---------- Data provided ----------

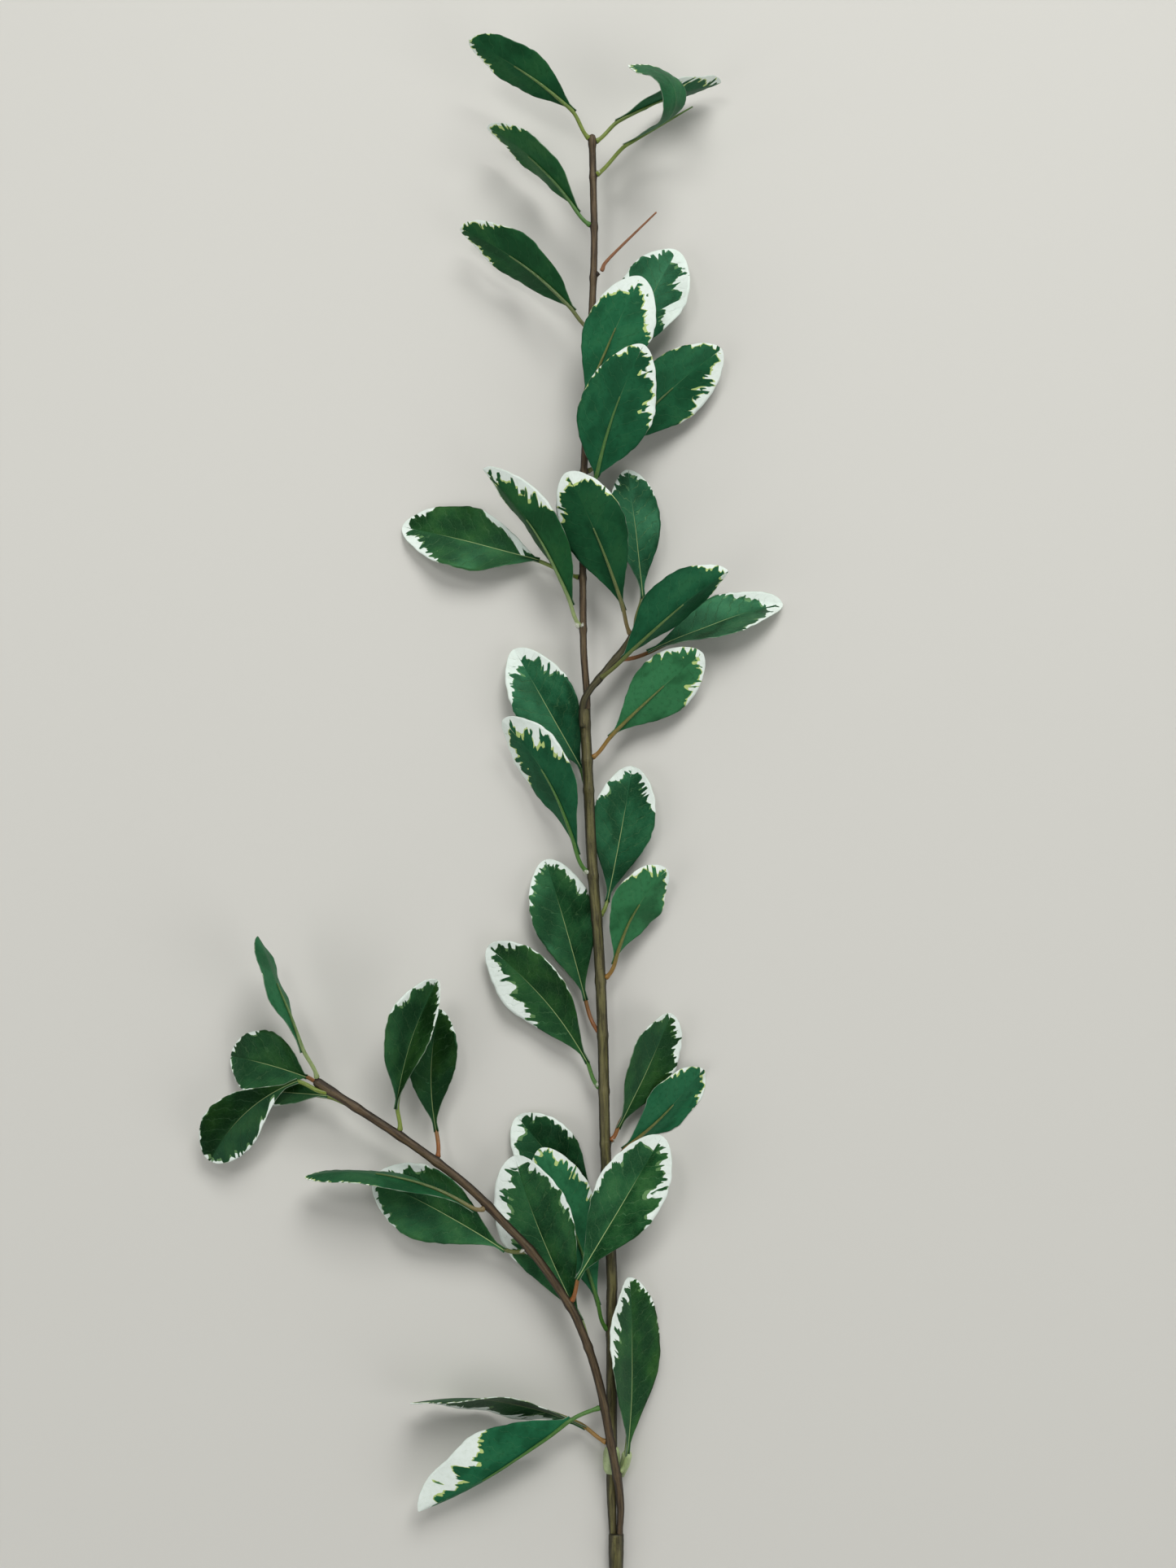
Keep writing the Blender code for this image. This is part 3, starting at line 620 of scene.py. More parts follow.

----------
---------- Data provided ----------

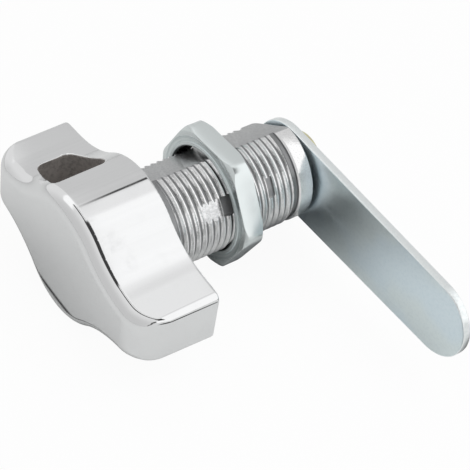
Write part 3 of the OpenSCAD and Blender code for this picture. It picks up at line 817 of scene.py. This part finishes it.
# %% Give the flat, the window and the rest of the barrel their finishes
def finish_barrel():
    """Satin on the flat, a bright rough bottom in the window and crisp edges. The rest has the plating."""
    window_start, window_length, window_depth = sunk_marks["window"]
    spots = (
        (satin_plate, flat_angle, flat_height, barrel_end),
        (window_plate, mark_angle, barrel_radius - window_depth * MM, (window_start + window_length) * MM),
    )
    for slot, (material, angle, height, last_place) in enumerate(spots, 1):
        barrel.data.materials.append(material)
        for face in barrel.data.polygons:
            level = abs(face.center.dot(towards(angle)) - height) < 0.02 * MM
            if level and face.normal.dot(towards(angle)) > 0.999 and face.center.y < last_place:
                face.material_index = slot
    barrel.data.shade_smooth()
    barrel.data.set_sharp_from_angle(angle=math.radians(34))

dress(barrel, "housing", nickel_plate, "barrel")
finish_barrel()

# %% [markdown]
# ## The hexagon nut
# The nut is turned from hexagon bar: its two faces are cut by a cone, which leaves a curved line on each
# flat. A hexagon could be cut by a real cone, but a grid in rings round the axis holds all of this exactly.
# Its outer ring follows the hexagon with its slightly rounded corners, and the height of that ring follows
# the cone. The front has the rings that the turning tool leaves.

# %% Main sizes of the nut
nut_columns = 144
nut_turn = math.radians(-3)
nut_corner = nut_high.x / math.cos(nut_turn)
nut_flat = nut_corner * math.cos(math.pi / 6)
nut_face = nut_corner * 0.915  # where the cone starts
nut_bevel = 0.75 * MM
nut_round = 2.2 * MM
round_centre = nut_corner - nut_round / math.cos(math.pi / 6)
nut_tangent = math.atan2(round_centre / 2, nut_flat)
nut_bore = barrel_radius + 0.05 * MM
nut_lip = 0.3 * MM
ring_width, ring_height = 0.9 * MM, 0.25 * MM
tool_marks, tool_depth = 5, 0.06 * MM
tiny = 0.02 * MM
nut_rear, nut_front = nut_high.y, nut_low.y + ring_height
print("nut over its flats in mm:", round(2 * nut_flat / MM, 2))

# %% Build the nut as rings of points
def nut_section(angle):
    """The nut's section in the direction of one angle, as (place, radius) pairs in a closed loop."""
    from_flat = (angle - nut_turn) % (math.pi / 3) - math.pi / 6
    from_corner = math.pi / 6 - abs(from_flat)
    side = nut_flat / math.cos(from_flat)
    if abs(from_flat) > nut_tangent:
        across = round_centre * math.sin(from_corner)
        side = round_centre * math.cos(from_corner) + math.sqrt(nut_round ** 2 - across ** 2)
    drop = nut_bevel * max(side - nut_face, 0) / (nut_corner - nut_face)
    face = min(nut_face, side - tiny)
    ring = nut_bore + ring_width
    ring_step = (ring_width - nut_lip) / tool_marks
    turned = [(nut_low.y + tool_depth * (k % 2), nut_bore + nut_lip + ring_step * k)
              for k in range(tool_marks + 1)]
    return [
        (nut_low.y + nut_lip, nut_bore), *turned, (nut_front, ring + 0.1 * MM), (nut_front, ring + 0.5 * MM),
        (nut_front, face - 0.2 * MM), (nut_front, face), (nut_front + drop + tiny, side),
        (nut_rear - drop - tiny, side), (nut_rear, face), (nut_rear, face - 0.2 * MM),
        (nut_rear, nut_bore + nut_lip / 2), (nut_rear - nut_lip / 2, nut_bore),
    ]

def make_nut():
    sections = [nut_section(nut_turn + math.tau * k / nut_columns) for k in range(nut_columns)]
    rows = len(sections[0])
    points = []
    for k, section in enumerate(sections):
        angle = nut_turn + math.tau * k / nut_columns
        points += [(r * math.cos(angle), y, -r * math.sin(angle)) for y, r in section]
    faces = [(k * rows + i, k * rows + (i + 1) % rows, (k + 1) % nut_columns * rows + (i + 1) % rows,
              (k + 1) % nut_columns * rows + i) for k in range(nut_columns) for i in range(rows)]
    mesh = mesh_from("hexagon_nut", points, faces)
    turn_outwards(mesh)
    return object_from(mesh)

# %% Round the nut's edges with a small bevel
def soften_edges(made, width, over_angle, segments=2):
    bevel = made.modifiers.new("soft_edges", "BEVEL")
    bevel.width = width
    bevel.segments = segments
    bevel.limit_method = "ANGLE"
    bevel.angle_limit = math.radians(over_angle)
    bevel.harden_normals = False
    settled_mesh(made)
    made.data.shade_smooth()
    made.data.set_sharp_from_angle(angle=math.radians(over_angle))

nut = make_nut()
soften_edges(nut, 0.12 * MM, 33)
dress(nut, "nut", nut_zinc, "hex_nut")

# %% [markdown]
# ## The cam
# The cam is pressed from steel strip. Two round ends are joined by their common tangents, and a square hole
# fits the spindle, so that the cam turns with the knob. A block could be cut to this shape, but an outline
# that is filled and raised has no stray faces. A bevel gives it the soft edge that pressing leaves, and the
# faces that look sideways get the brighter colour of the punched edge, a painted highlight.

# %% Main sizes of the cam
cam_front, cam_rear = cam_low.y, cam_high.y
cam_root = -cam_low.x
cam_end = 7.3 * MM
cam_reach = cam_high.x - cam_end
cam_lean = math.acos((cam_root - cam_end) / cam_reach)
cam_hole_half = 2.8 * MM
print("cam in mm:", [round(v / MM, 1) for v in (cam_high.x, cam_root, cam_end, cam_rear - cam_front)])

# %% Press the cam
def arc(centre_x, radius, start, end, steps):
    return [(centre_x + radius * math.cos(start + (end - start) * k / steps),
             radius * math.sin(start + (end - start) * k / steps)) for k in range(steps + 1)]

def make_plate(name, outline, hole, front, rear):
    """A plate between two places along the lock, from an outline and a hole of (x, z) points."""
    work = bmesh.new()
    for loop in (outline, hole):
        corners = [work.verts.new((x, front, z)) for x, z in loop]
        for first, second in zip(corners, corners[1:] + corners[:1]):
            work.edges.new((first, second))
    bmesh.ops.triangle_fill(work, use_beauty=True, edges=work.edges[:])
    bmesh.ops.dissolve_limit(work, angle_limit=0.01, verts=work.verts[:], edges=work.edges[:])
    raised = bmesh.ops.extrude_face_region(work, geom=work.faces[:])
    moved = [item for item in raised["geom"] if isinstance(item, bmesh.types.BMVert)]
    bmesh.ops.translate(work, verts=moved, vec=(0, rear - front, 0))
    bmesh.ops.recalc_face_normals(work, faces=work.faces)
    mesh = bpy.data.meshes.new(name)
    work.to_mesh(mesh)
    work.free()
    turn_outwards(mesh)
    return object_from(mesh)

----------

Written request
What is the number of lines in the records that contain "Blender"? Give that number only.

Result for this exercise
2